A Comparative Study of Feature Extraction and Classification Techniques for Punjabi Speech Recognition
Main Article Content
Abstract
Punjabi is the second most spoken language in north India. It is desirable to have a communication system in a local language that permits ordinary people to communicate with machines via speech interface to retrieve information or to perform their daily activities. It is observed that conventional Automatic Speech Recognition (ASR) systems are in English or European languages. They also use the Mel Frequency Cepstral Coefficient (MFCC), Perceptual Linear Prediction (PLP) etc. features, but do not perform well in real-world situations. Here, a study has been carried out on different feature extraction techniques to find the best-performing feature extraction technique for Punjabi language in clean and noisy environments. This paper also compares the performance of different acoustic models-based ASR systems for Punjabi. Previously performed studies have utilized the Context-Independent (CI) and Context-Dependent (CD) acoustic models but this study focused on CD models.

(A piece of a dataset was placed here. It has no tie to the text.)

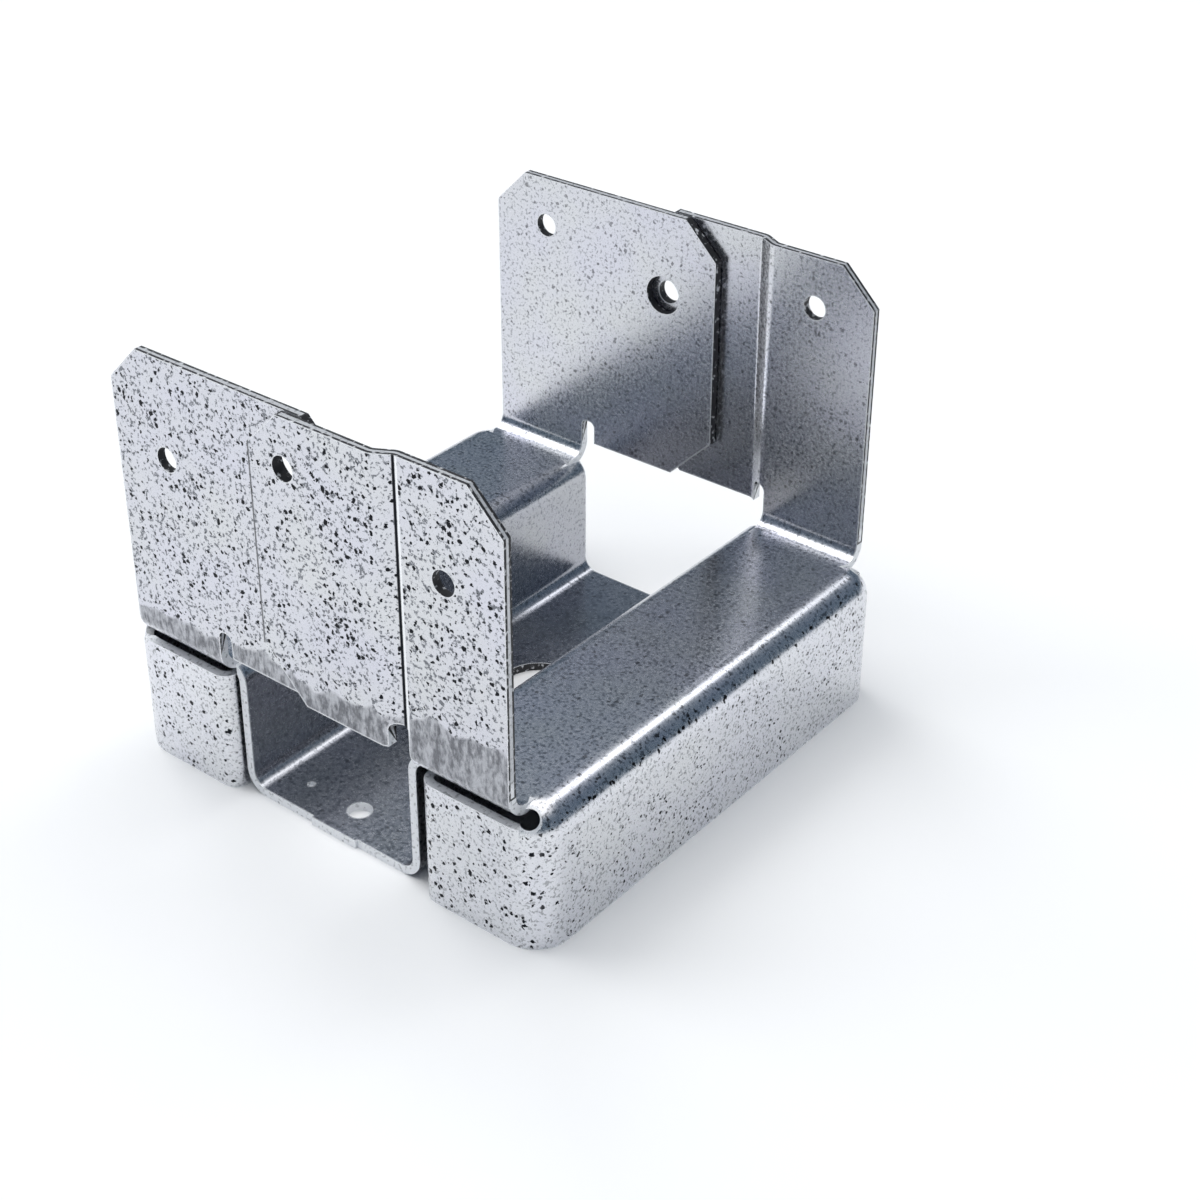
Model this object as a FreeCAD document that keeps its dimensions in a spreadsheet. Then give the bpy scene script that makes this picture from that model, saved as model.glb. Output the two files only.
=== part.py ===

This study will help the researcher to know about the behavior of different feature extraction techniques and acoustic models for Punjabi speech dataset in clean and noisy environments. Experimental results show that MFCC and Gammatone Frequency Cepstral Coefficients (GFCCs) perform well in clean and noisy environments, respectively. The best Word Error Rate (WER) is 12% and 14.8% achieved by MFCC and GFCC feature extraction technique with Bidirectional Long Short-Term Memory (BLSTM) as acoustic model in clean and noisy environment, respectively.